Monday, May 5, 2008

Movies Beyond the Month of the Nerd

watchmen-symbol.jpg

This year belongs to all nerds — with an upbeat May (Iron Man, Speed Racer, Prince Caspian, Indy), unpredictable June (Hulk), dark July (Batman, Hellboy, X-Files), British November (Harry Potter, Bond), and UFOlogical December (Keanu in The Day the Earth Stood Still).

Next year, a bit quieter by my reckoning, belongs mainly to the discriminating superhero and sci-fi fans: Watchmen on March 6, followed by a May almost as nerdy as this year’s (Wolverine, Star Trek, Terminator).

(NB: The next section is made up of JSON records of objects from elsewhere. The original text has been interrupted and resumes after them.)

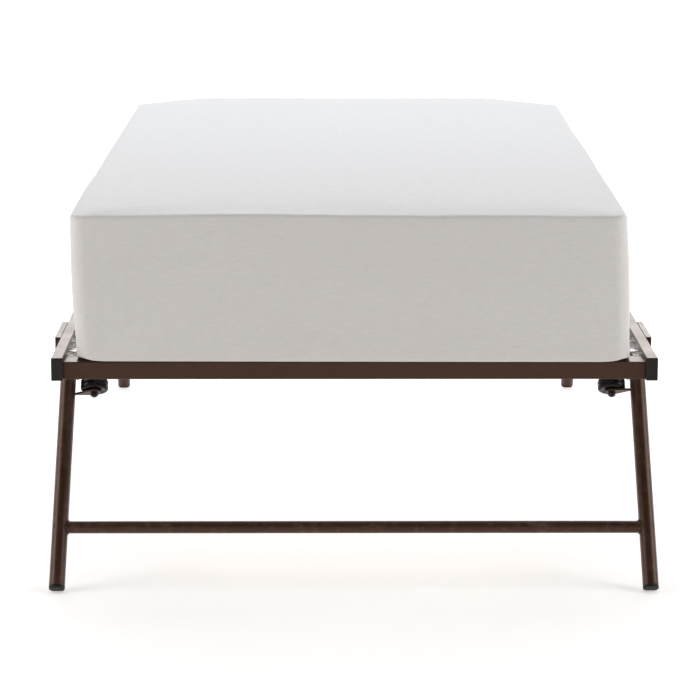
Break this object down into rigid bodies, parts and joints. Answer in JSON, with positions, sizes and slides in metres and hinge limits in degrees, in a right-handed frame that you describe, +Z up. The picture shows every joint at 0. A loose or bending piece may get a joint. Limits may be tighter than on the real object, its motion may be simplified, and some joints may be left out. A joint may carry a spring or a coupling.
{
  "type": "rollaway bed",
  "caption": "Low metal guest bed frame with fold-under leg frames and small wheels, carrying a thick foam mattress.",
  "frame": {"origin": "on the floor under the middle of the bed, at the centre of the bottom of its box", "axes": "+X across the bed to the right as seen from the foot end, +Y along the bed to the head end, +Z up"},
  "size_m": [1.0894, 1.915, 0.6826],
  "materials": {
    "bronze_paint": "semi-gloss dark bronze powder coat",
    "zinc_steel": "dull zinc plate",
    "black_plastic": "fine-grained moulding",
    "dark_steel": "black oxide",
    "wheel_plastic": "glossy moulding",
    "cover_fabric": "fine white knit"
  },
  "bodies": {
    "deck_frame": {"side_rail_left": "bronze_paint", "side_rail_right": "bronze_paint", "end_rail_foot": "bronze_paint", "end_rail_head": "bronze_paint", "cross_tube_1": "bronze_paint", "cross_tube_2": "bronze_paint", "deck_strap_1": "zinc_steel", "deck_strap_2": "zinc_steel", "deck_strap_3": "zinc_steel", "deck_strap_4": "zinc_steel", "deck_strap_5": "zinc_steel", "deck_strap_6": "zinc_steel", "deck_strap_7": "zinc_steel", "deck_strap_8": "zinc_steel", "deck_strap_9": "zinc_steel", "deck_strap_10": "zinc_steel", "rail_cap_foot_left": "black_plastic", "rail_cap_foot_right": "black_plastic", "rail_cap_head_left": "black_plastic", "rail_cap_head_right": "black_plastic", "corner_gusset_foot_left": "bronze_paint", "corner_gusset_foot_right": "bronze_paint", "corner_gusset_head_left": "bronze_paint", "corner_gusset_head_right": "bronze_paint", "leg_bracket_foot_left": "bronze_paint", "leg_bracket_foot_right": "bronze_paint", "leg_bracket_head_left": "bronze_paint", "leg_bracket_head_right": "bronze_paint", "pivot_rivet_foot_left": "dark_steel", "pivot_rivet_foot_right": "dark_steel", "pivot_rivet_head_left": "dark_steel", "pivot_rivet_head_right": "dark_steel"},
    "foot_leg_frame": {"leg_crossbar_foot": "bronze_paint", "leg_tube_foot_left": "bronze_paint", "leg_tube_foot_right": "bronze_paint", "foot_glide_foot_left": "black_plastic", "foot_glide_foot_right": "black_plastic", "wheel_arm_foot_left": "bronze_paint", "wheel_arm_foot_right": "bronze_paint", "wheel_bolt_foot_left": "dark_steel", "wheel_bolt_foot_right": "dark_steel", "wheel_nut_foot_left": "dark_steel", "wheel_nut_foot_right": "dark_steel"},
    "head_leg_frame": {"leg_crossbar_head": "bronze_paint", "leg_tube_head_left": "bronze_paint", "leg_tube_head_right": "bronze_paint", "foot_glide_head_left": "black_plastic", "foot_glide_head_right": "black_plastic", "wheel_arm_head_left": "bronze_paint", "wheel_arm_head_right": "bronze_paint", "wheel_bolt_head_left": "dark_steel", "wheel_bolt_head_right": "dark_steel", "wheel_nut_head_left": "dark_steel", "wheel_nut_head_right": "dark_steel"},
    "foot_left_wheel": {"wheel_foot_left": "wheel_plastic"},
    "foot_right_wheel": {"wheel_foot_right": "wheel_plastic"},
    "head_left_wheel": {"wheel_head_left": "wheel_plastic"},
    "head_right_wheel": {"wheel_head_right": "wheel_plastic"},
    "mattress": {"mattress": "cover_fabric"}
  },
  "joints": [
    {"name": "mattress_lift", "type": "slide", "parent": "deck_frame", "child": "mattress", "axis": [0, 0, 1], "range_m": [0, 0.25]},
    {"name": "foot_leg_fold", "type": "hinge", "parent": "deck_frame", "child": "foot_leg_frame", "pos_m": [0, -0.6833, 0.355], "axis": [1, 0, 0], "range_deg": [0, 123]},
    {"name": "head_leg_fold", "type": "hinge", "parent": "deck_frame", "child": "head_leg_frame", "pos_m": [0, 0.6833, 0.355], "axis": [-1, 0, 0], "range_deg": [0, 123]},
    {"name": "foot_left_wheel_spin", "type": "hinge", "parent": "foot_leg_frame", "child": "foot_left_wheel", "pos_m": [-0.474, -0.70074, 0.33365], "axis": [0, 0.5446, 0.8387], "continuous": true},
    {"name": "foot_right_wheel_spin", "type": "hinge", "parent": "foot_leg_frame", "child": "foot_right_wheel", "pos_m": [0.474, -0.70074, 0.33365], "axis": [0, 0.5446, 0.8387], "continuous": true},
    {"name": "head_left_wheel_spin", "type": "hinge", "parent": "head_leg_frame", "child": "head_left_wheel", "pos_m": [-0.474, 0.70074, 0.33365], "axis": [0, -0.5446, 0.8387], "continuous": true},
    {"name": "head_right_wheel_spin", "type": "hinge", "parent": "head_leg_frame", "child": "head_right_wheel", "pos_m": [0.474, 0.70074, 0.33365], "axis": [0, -0.5446, 0.8387], "continuous": true}
  ]
}
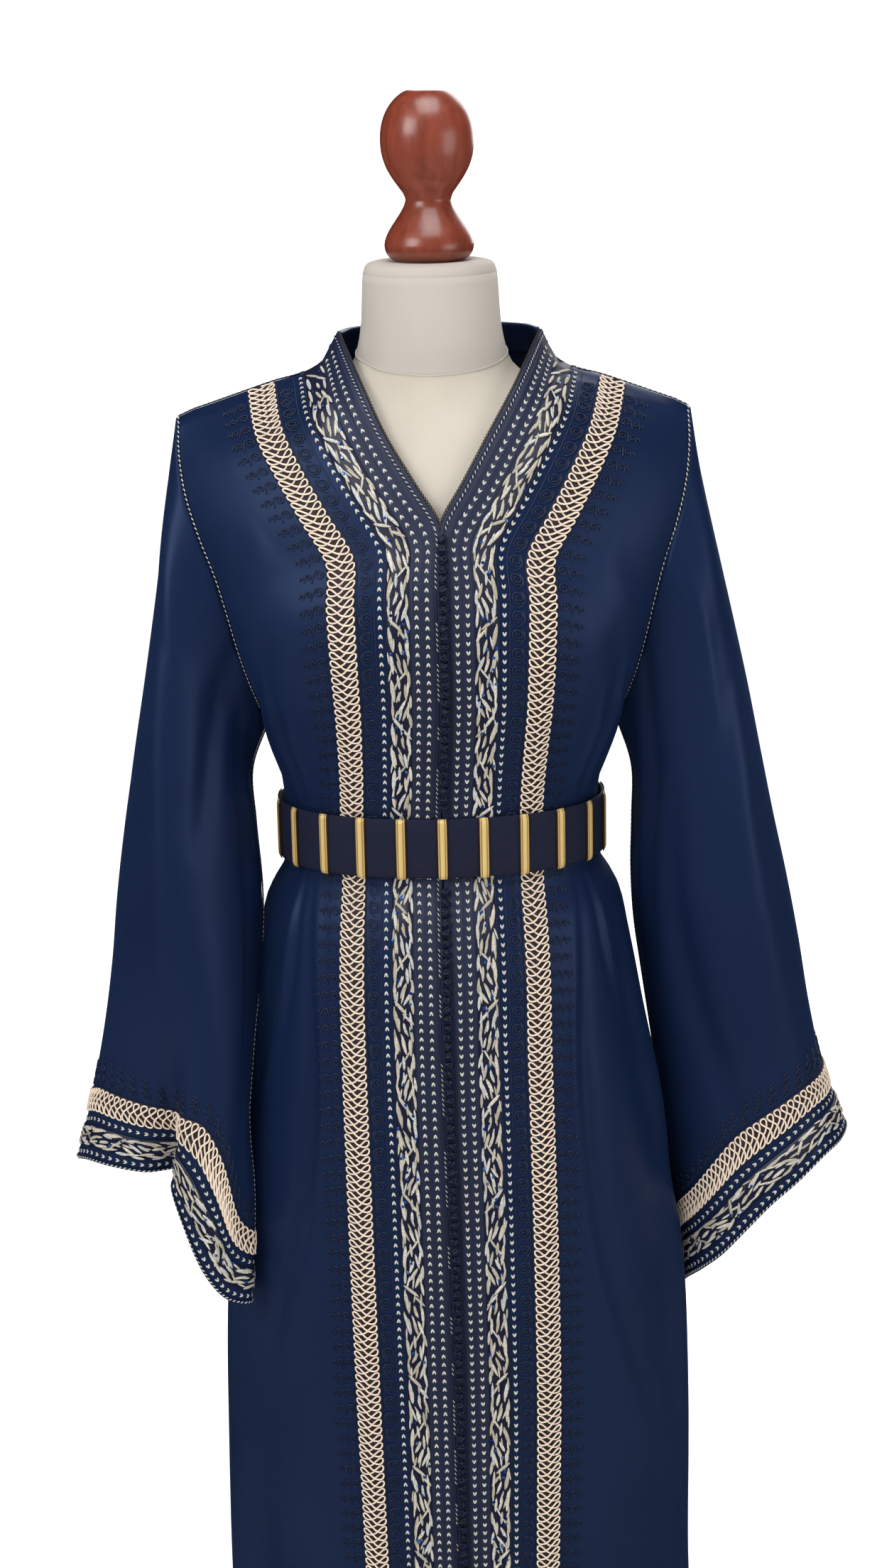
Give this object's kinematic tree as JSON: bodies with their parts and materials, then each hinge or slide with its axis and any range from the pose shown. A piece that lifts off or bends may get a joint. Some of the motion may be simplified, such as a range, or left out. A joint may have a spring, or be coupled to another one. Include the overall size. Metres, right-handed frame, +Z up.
{
  "type": "kaftan on a dress form",
  "caption": "Floor-length navy satin kaftan with wide sleeves, a V neck, corded front bands and a barred belt, worn by a limbless dress form on a round stand.",
  "frame": {"origin": "centre of the stand's underside, on the floor below the dress form's axis", "axes": "+Z up, +Y to the garment's back, +X to the wearer's left, which is the right side seen from the front"},
  "size_m": [0.71, 0.3429, 1.6535],
  "materials": {
    "navy_satin": "navy crepe-back satin, soft sheen",
    "navy_band": "navy band with off-white stitching",
    "leaf_band": "silver and beige thread leaves on navy",
    "gold_braid": "pale gold looped cord braid",
    "knotted_cord": "blue-black knotted silk cord",
    "belt_cloth": "ribbed blue-black belting",
    "gold_bar": "gold thread bars with a satin lustre",
    "form_jersey": "ivory jersey stretched over the form",
    "turned_wood": "red-brown turned wood, satin lacquer",
    "stand_steel": "plain steel pole",
    "stand_base": "red-brown turned wood, satin lacquer"
  },
  "bodies": {
    "root": {"back": "navy_satin", "base": "stand_base", "belt": "belt_cloth", "belt_bar_01": "gold_bar", "belt_bar_02": "gold_bar", "belt_bar_03": "gold_bar", "belt_bar_04": "gold_bar", "belt_bar_05": "gold_bar", "belt_bar_06": "gold_bar", "belt_bar_07": "gold_bar", "belt_bar_08": "gold_bar", "belt_bar_09": "gold_bar", "belt_bar_10": "gold_bar", "belt_bar_11": "gold_bar", "belt_bar_12": "gold_bar", "belt_bar_13": "gold_bar", "belt_bar_14": "gold_bar", "belt_bar_15": "gold_bar", "belt_bar_16": "gold_bar", "belt_bar_17": "gold_bar", "belt_bar_18": "gold_bar", "belt_bar_19": "gold_bar", "belt_bar_20": "gold_bar", "belt_bar_21": "gold_bar", "belt_bar_22": "gold_bar", "braid_left": "gold_braid", "braid_right": "gold_braid", "button_row_lower": "knotted_cord", "button_row_upper": "knotted_cord", "collar": "navy_band", "cuff_braid_left": "gold_braid", "cuff_braid_right": "gold_braid", "cuff_leaf_left": "leaf_band", "cuff_leaf_right": "leaf_band", "finial": "turned_wood", "front_left": "navy_satin", "front_right": "navy_satin", "leaf_band_left": "leaf_band", "leaf_band_right": "leaf_band", "neck_cap": "form_jersey", "placket_left": "navy_band", "placket_right": "navy_band", "pole": "stand_steel", "sleeve_left": "navy_satin", "sleeve_right": "navy_satin", "torso": "form_jersey"}
  },
  "joints": []
}
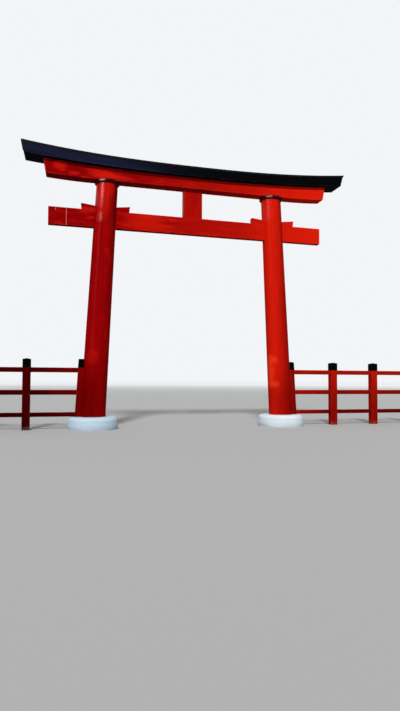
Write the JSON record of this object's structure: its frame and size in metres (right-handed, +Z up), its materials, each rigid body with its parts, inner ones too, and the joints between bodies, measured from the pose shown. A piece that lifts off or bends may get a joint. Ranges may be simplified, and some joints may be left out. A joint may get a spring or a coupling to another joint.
{
  "type": "torii gate",
  "caption": "Vermilion timber torii gate: leaning round columns on white plinths, wedged tie beam, upswept black top lintel and low rail fences running out from the columns.",
  "frame": {"origin": "on the ground, midway between the columns", "axes": "+X along the beams to the right, +Y through the gate to the back, +Z up"},
  "size_m": [15.3386, 1.404, 8.0548],
  "materials": {
    "vermilion_lacquer": "vermilion lacquer over smooth planed timber, glossy with soft uneven streaks",
    "black_lacquer": "black lacquer over timber, satin",
    "copper_cover": "dark weathered sheet copper over boards",
    "dark_bronze": "black-brown lacquered rings with a gloss",
    "white_plaster": "matt white lime plaster, hand trowelled",
    "black_caps": "black metal caps, satin"
  },
  "bodies": {
    "root": {"left_plinth": "white_plaster", "left_column": "vermilion_lacquer", "left_capital_ring": "dark_bronze", "right_plinth": "white_plaster", "right_column": "vermilion_lacquer", "right_capital_ring": "dark_bronze", "tie_beam": "vermilion_lacquer", "left_outer_wedge": "vermilion_lacquer", "left_inner_wedge": "vermilion_lacquer", "right_inner_wedge": "vermilion_lacquer", "right_outer_wedge": "vermilion_lacquer", "centre_strut": "vermilion_lacquer", "lower_lintel": "vermilion_lacquer", "upper_lintel": "black_lacquer", "roof_cover": "copper_cover", "left_fence_end_post": "vermilion_lacquer", "left_fence_post_1": "vermilion_lacquer", "left_fence_post_2": "vermilion_lacquer", "left_fence_post_3": "vermilion_lacquer", "right_fence_end_post": "vermilion_lacquer", "right_fence_post_1": "vermilion_lacquer", "right_fence_post_2": "vermilion_lacquer", "right_fence_post_3": "vermilion_lacquer", "left_fence_cap_0": "black_caps", "left_fence_cap_1": "black_caps", "left_fence_cap_2": "black_caps", "left_fence_cap_3": "black_caps", "right_fence_cap_0": "black_caps", "right_fence_cap_1": "black_caps", "right_fence_cap_2": "black_caps", "right_fence_cap_3": "black_caps", "left_fence_top_rail": "vermilion_lacquer", "left_fence_middle_rail": "vermilion_lacquer", "left_fence_bottom_rail": "vermilion_lacquer", "right_fence_top_rail": "vermilion_lacquer", "right_fence_middle_rail": "vermilion_lacquer", "right_fence_bottom_rail": "vermilion_lacquer"}
  },
  "joints": []
}
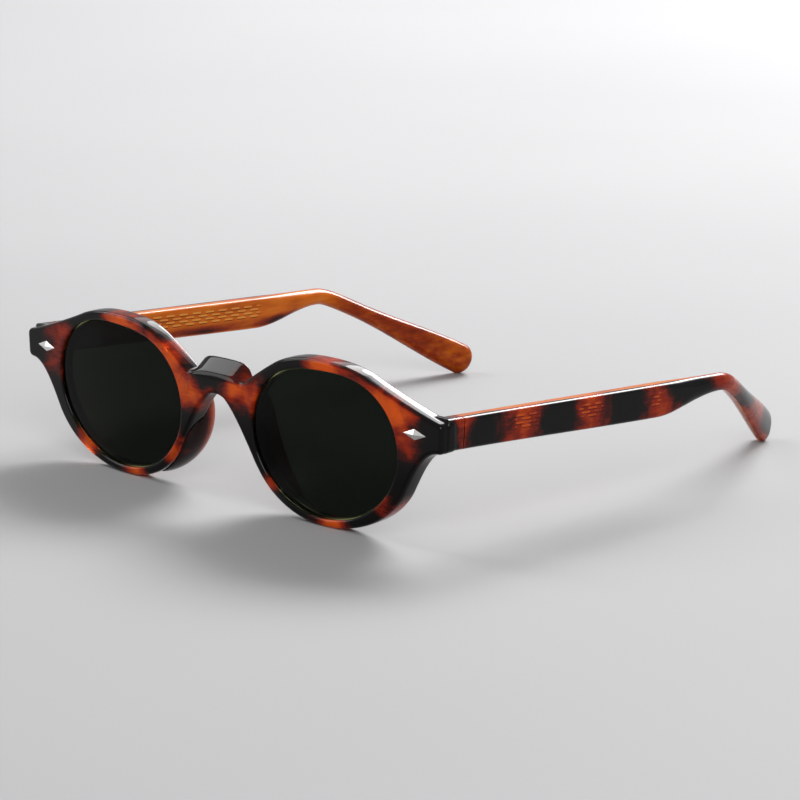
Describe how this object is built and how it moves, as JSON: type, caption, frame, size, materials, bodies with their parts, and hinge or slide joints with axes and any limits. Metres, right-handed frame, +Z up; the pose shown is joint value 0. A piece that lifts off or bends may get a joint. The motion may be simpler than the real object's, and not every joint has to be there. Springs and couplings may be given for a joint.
{
  "type": "sunglasses",
  "caption": "Small oval tortoiseshell acetate sunglasses with dark lenses, open and standing on a table, with temples that fold on five-knuckle hinges.",
  "frame": {"origin": "on the table under the middle of the open sunglasses' bounding box", "axes": "+Z up; -Y is the way the front looks, so the temples run back along +Y; +X is the wearer's left"},
  "size_m": [0.138, 0.1385, 0.0386],
  "materials": {
    "tortoise_acetate": "polished, mottled amber and near black",
    "honey_acetate": "polished, translucent honey",
    "amber_acetate": "polished, translucent amber",
    "smoke_lens": "dark green-grey tint",
    "polished_metal": "polished",
    "hinge_steel": "satin"
  },
  "bodies": {
    "front": {"front_frame": "tortoise_acetate", "left_lens": "smoke_lens", "right_lens": "smoke_lens", "left_nose_pad": "amber_acetate", "right_nose_pad": "amber_acetate", "left_front_rivet": "polished_metal", "right_front_rivet": "polished_metal", "left_front_hinge": "hinge_steel", "right_front_hinge": "hinge_steel", "left_hinge_screw": "hinge_steel", "right_hinge_screw": "hinge_steel"},
    "left_temple": {"left_temple_hinge": "hinge_steel", "left_temple_outer": "tortoise_acetate", "left_temple_inner": "honey_acetate", "left_wire_core": "hinge_steel"},
    "right_temple": {"right_temple_hinge": "hinge_steel", "right_temple_outer": "tortoise_acetate", "right_temple_inner": "honey_acetate", "right_wire_core": "hinge_steel"}
  },
  "joints": [
    {"name": "left_temple_fold", "type": "hinge", "parent": "front", "child": "left_temple", "pos_m": [0.0632, -0.05908, 0.02593], "axis": [0, 0.0489, 0.9988], "range_deg": [0, 84]},
    {"name": "right_temple_fold", "type": "hinge", "parent": "front", "child": "right_temple", "pos_m": [-0.0632, -0.05908, 0.02593], "axis": [0, -0.0489, -0.9988], "range_deg": [0, 68]}
  ]
}
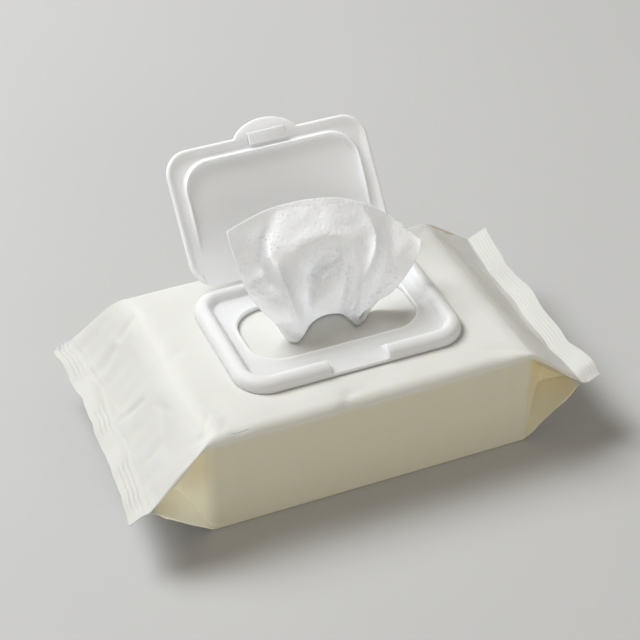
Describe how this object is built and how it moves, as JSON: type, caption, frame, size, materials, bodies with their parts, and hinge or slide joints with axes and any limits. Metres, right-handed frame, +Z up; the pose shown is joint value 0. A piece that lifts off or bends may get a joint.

But 2010 and 2011, for those planning ahead (and trusting current release schedules), belong solidly to the “fantasy” fans, with both the final Harry Potter book and The Hobbit scheduled to be split in half and released as two films apiece (the latter directed by Hellboy’s/Pan’s del Toro). I’m not sure any of us are psychologically prepared for the state of anticipation in which nerds will find themselves between 2010’s end and the 2011 release of the conclusions of Deathly Hallows and del Toro’s Hobbit. The Christian nerds, furthermore, will have glimpsed the mountains of Aslan’s heavenly kingdom at the conclusion of the middle film of the planned five-film Narnia cycle, Voyage of the Dawn Treader (and if the Narnia films keep doing well, I predict they’ll be followed by The Magician’s Nephew as a prequel, Hobbit-style).

Oddly enough, if all goes as scheduled, though, this means the only nerd film I’m pretty confident is scheduled for 2012 — the dreaded year the mystics think will bring the end of the world per the ancient Mayan calendar — is Narnia 5, The Last Battle, in which Lewis lets the Christianity really hang out and the Apocalypse comes to Narnia. As if having 1,300 years pass between the first two films (leaving Mr. and Mrs. Beaver long dead) weren’t traumatic enough for the tykes.

And speaking of the passage of time: I’m as thrilled as the next guy that the new Terminator trilogy, starting next year with an entry directed by McG and featuring Christian Bale as John Connor, will take place after the nuclear war and feature the big cyborg-human war that is what we truly want to see anyway — but I’ve heard talk there may still be some time travel involved, and I for one would be delighted to see a Terminator with neither present-day people nor time travelers. Just fight cyborgs in the wasteland for two hours and I’ll be happy. That’s the only time and place I want to see.

(Just like we all wanted to see Darth Vader in armor kicking ass in the Star Wars prequels, alas, and Doom ruling Latveria in the Fantastic Four movie, alas, and Galactus in armor in the Fantastic Four sequel, alas, and Godzilla breathing fire and not sucking in the 90s Godzilla movie, alas, and Neo liberating blinkered present-day humans from their mundane reality in the Matrix sequels, alas, and real Sentinels in the third X-Men movie, alas — but here’s another chance to keep a nerd film satisfyingly focused on the essentials, McG. First, do no harm.)

UPDATE: This just in! Superheroes make a bold comeback, based on the deserved success of Iron Man (stay through the credits!), and will now make an incursion against 2010 and 2011 A.D. after all.

3 comments:

dave said...

The nerdiest thing about this post is the fact that you’re planning your movie watching four years in advance!

Ali Kokmen said...

Actually, this comment might be the nerdiest thing about this post:

In this post’s header image, isn’t the blood spatter on the wrong eye?

Where’d you pull that image from, anyway? Clearly, not from some true Watchmen-phile’s site! ;-)

toddseavey said...

And now the nerdiest thing about the entry is that I found your Response sufficiently alarming that I have replaced the image with a corrected one — the blood spatter is supposed to look like clock hands pointing closer and closer to midnight, after all. Zack Snyder wouldn’t ignore a detail like that, and neither, by gum, should I.